[Infowarrior] - 5 Questions for Facebook IPO Investors
Richard Forno
rforno at infowarrior.org
Wed Feb 1 07:00:37 CST 2012
Questions for Facebook IPO Investors
By Barry Ritholtz - February 1st, 2012, 7:15AM
http://www.ritholtz.com/blog/2012/02/questions-for-facebook-ipo-investors/
Last year (January 12th, 2011) I posed 5 Questions for Facebook Investors into the then private company Facebook:
1. Facebook (FB) claims 500 million subscribers. How many of these are active users — at least once or twice per week? How many of these are dead accounts, with no activity for 30 days? 90 days or more?
2. What is the average revenue per subscriber? How are you planning to grow this?
3. How much churn does Facebook go through? For every 100 new subscribers, how many subscribers leave?
4. What is the life cycle of the typical Facebook subscriber? How active are they for how long, what sort of arc do they cut across theirFB life cycle?
5. Besides advertising, how will you monetize your user base? Are you selling their data to buyers? What about anonymized data — are you selling this also?
Bonus question: What is the subscriber growth like outside of the US? Where are your fastest growing areas? What area is not seeing big penetration ?
OK, that’s more like 15 question about their users, growth and monetization prospects from a Private Equity/Venture Capital perspective.
Today, on the eve of their Form S-1 SEC filing for an IPO, there are additional questions that are worth asking of a soon to be publicly traded company:
1. What is the IPO offering price going to be? What market capitalization will FB come public at?
2. What are the key pricing metrics? P/E, growth rate, price to book, price to sales?
3. What are FB’s future growth rate? At 800 million users, where do they begin to plateau? Top out?
4. What is FB’s plans for penetrating China?
5. How are the privacy concerns going to be handled? What else might come out of the closer FTC scrutiny of web companies use of personal data?
6. How long are insiders/VCs going to be locked up?
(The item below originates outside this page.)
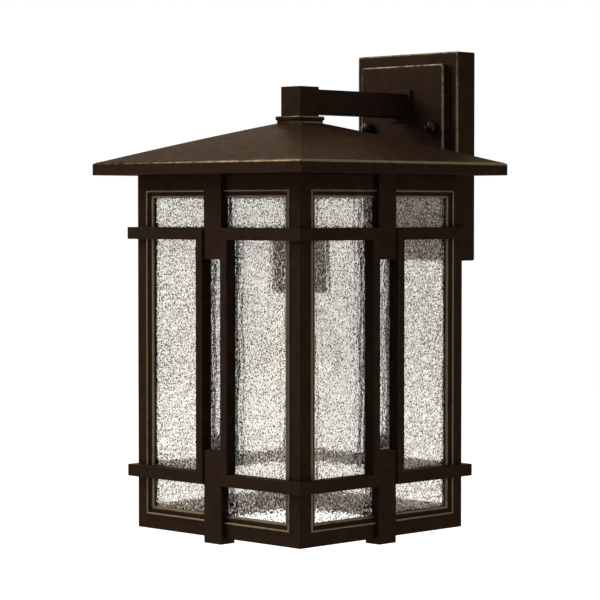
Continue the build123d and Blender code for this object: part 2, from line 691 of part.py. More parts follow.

Are they committed holding onto shares for the long haul, or are they cashing out at the IPO or as soon as possible thereafter?
The VC money is often called the smart money, where as the public IPO is often the dumb money.
Remember, Google stunned the world during their road show by revealing monstrous revenues and enormous profits. It stunned the analyst community, who had no idea as to how profitable the search giant actually was.
Will Facebook be able to do the same? Can the social media giant monetize users as effectively as Google — we shall soon find out!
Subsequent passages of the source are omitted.